Bill C. Malone: When I moved to Madison about sixteen years ago, the Wednesday morning slot at WORT-fm was just about to become vacant. The man who hosted the show, The Last Roundup, had decided to move to New Orleans. It was like two ships passing in the night, because I was moving from New Orleans, after teaching there for twenty-five years. My wife, Bobbie, had just taken a position in the Office of School Services at the Wisconsin Historical Society.
After the folks at WORT found out that I was a country music historian, they took me on as a disk jockey. I renamed the show, Back to the Country, and began playing the old material that was being forgotten on other radio stations. I usually organize my shows around themes: railroads, prison, cheating, drinking, rambling, home, and so on. I think that I've covered every theme under the sun.
When can readers tune-in to Back To The Country?
Bill C. Malone: The show runs from 9 to noon, Central Standard Time, on Wednesday mornings.

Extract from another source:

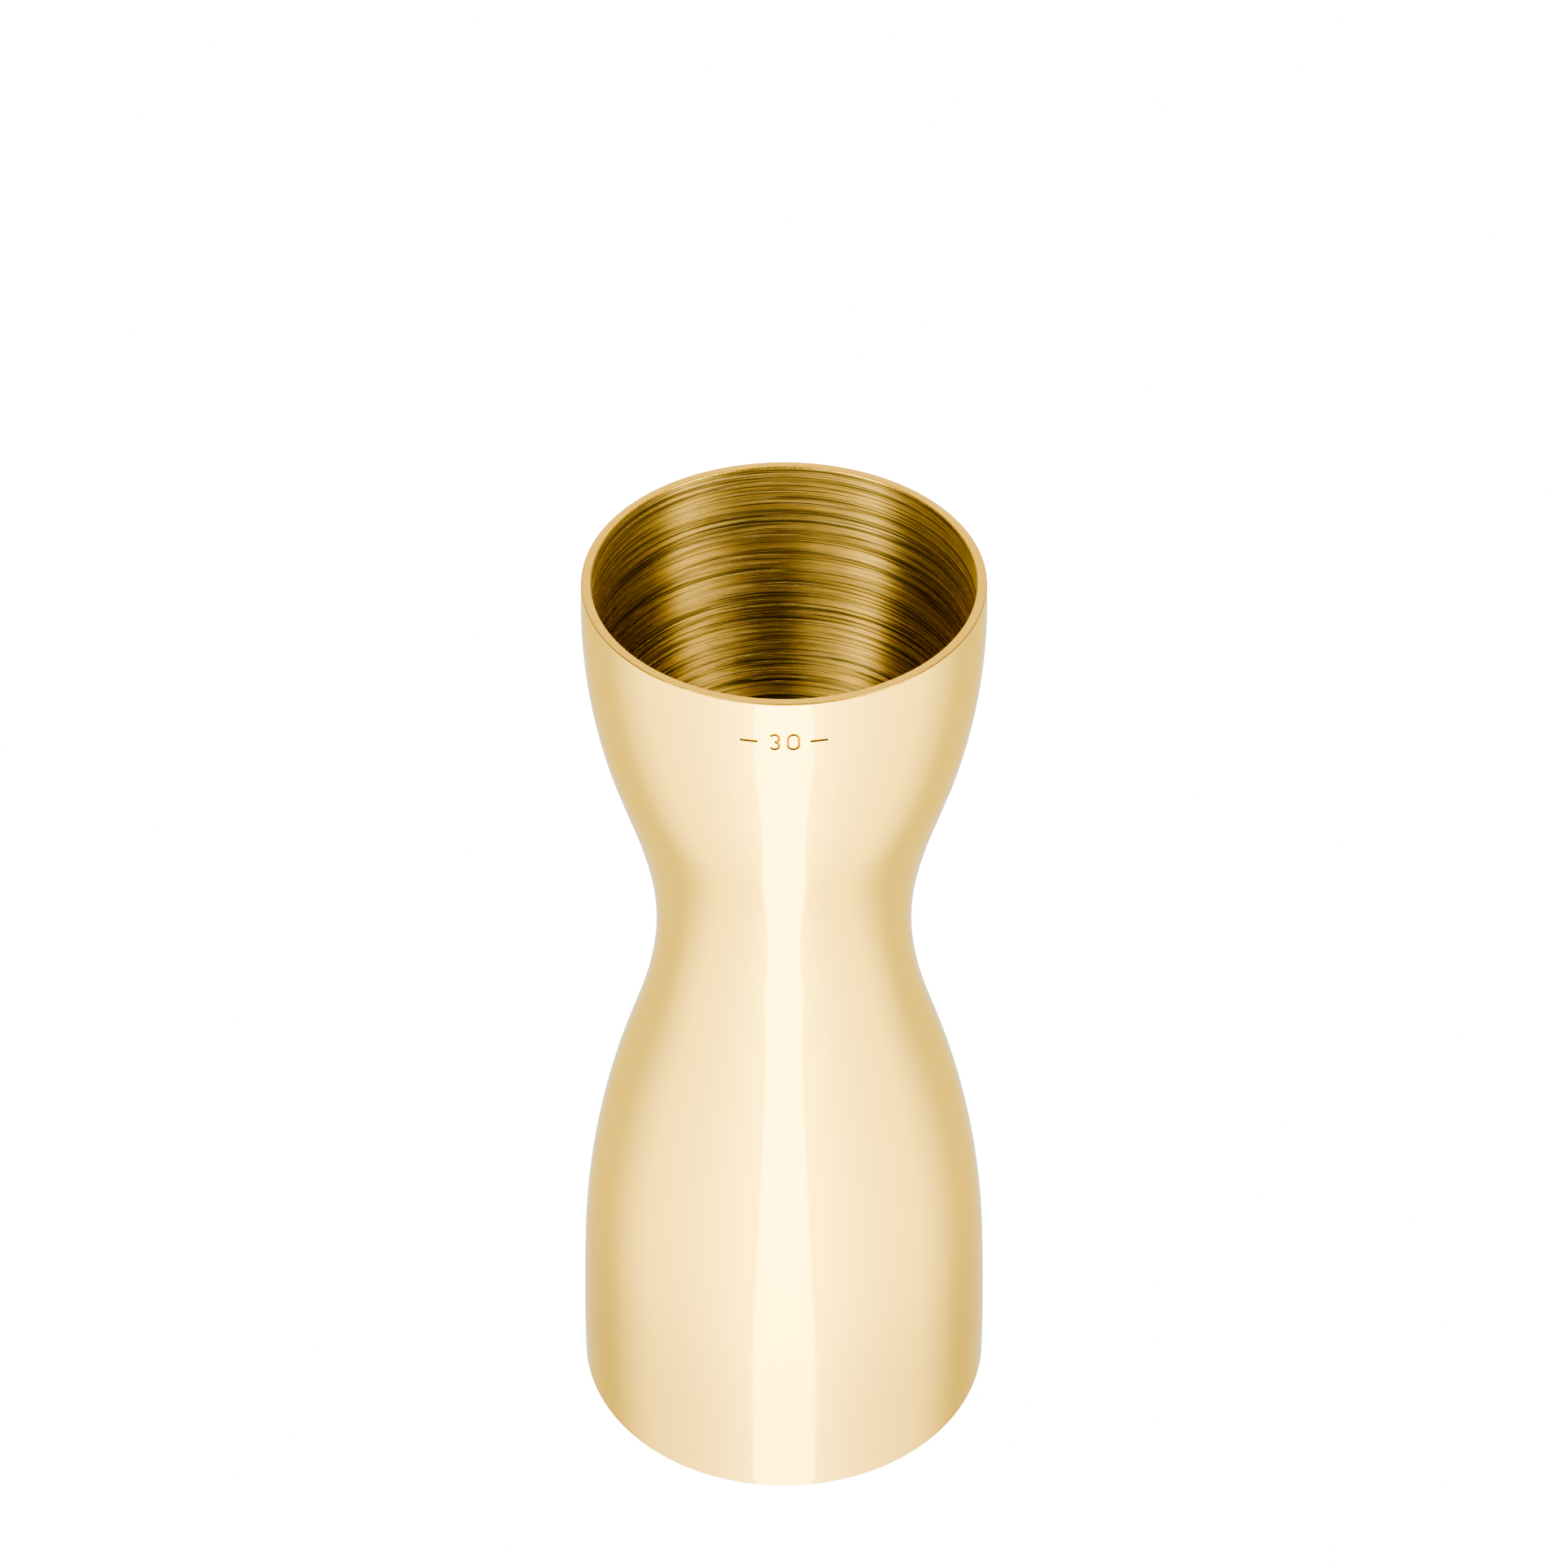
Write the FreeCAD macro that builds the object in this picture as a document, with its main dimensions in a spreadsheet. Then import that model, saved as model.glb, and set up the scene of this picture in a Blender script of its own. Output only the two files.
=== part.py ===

You also play guitar with your wife Bobbie. Can you talk about your own history and passion for playing and performing music?
Bill C. Malone: My wife plays mandolin, and I play guitar. We do shows alone, but also as part of a group called the Back to the Country Revue: a two-hour show that stresses both history and entertainment. There are six of us altogether in the Revue. Singing has been a passion my entire life. Country music is the one thing that I embraced as a child that is still very much a part of my life today.
How would you say studying music, writing, teaching, performing, and hosting your radio show all coalesce and influence and enrich your body of work, as well as your personal life?
Bill C. Malone: Listening to music, writing about it, talking about it, playing it, are all indispensable and defining parts of my life. They are pat of me, although, ironically, if I had to choose between a music concert and a Wisconsin Badgers' basketball game, I would probably choose the latter. And, GO PACKERS!